Not Vanjoki, of course. He infuses about the roll-out of the firm’s N-Gage online gaming console/phone (price: up to £230), which has sold 1,000 units a day in Britain since launch, and about plans to launch a similar-looking multimedia phone this summer. He holds up a prototype, the Nokia 7700, a flat semi-saucer with button-edged screen, which he is already using.
These innovations will be a huge risk for the firm — many experts think, for example, that Nokia will never hit its global target of 9m units in two years for N-Gage at current prices. It needs network operators to subsidise it. Nor does everyone believe operators will automatically back multimedia phones, though Vanjoki says Nokia has no intention of abandoning the basic handset market.
But he faces a tough challenge, especially as he has promised to get multimedia into the black by December. For an ambitious executive, it could be career-denting. Did he want the job? “I was asked and I was excited, because it’s a dream job, I get to create things that weren’t there before. But it’s damn difficult because you are going into the unknown.”
And personal ambition is something, he says, that the team at Nokia have always put to one side, which is why they have managed to stay together so long. “We are not competitive with each other. I don’t know if this has anything to do with it, but most of us went through the Boy Scout movement” — which is particularly strong in Finland — “we understand the strengths and weaknesses of everyone in the team, and we have developed an open culture.”
That, he says, combined with the decision to shear off other interests to concentrate on mobile-phone technology, and the headstart the firm had, being based in Scandinavia (where the first popular mobile networks were set up), accounts for Nokia’s extraordinary rise.
Vanjoki himself, whose father was a Volkswagen importer and whose brother works for Shell, could have worked for any number of big firms, but liked the mentality at Nokia. Those who know him in Britain say he is more expressive, less dour than most Finnish managers, and he uses that as an advantage.

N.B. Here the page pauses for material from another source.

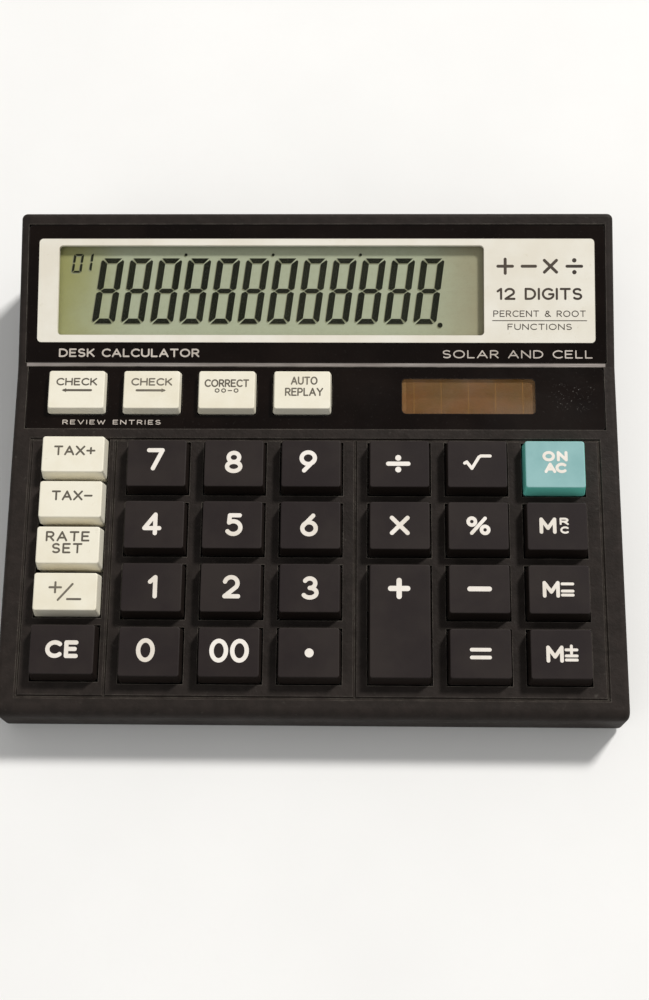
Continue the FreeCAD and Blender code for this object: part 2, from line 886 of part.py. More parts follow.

“For a Finn he is very animated,” says one who has known him for a decade, “he talks in stories and never descends into technology. And he has a pull about him that tends to drag people along in the same direction.”
There is also a determination that can take people aback. His great hobby is basketball, and he has coached teams in his spare time for nearly 30 years, he says. He loves it so much that when he came across a teenage prodigy living in the far north of Finland, he offered to adopt the boy, and bring him into his own family, so that he would have the chance to play regularly.
And so his club would win? Vanjoki looks rather shocked. “No, the most important thing is that he becomes a good, educated citizen.” Then he smiles. “But yes, I think we have a good chance of winning the Finnish championship this year.”
And does he still ride his motorbike? He winces. Receiving that huge fine two years ago was not a world record he wanted to hold. “I was just so embarrassed because of the system in Finland,” he says, “and because I was not considering myself such an unbelievable violater of law. Today I can laugh at it.”
Then he puts on a forced smile before adding: “Fortunately people know me for something else, too.”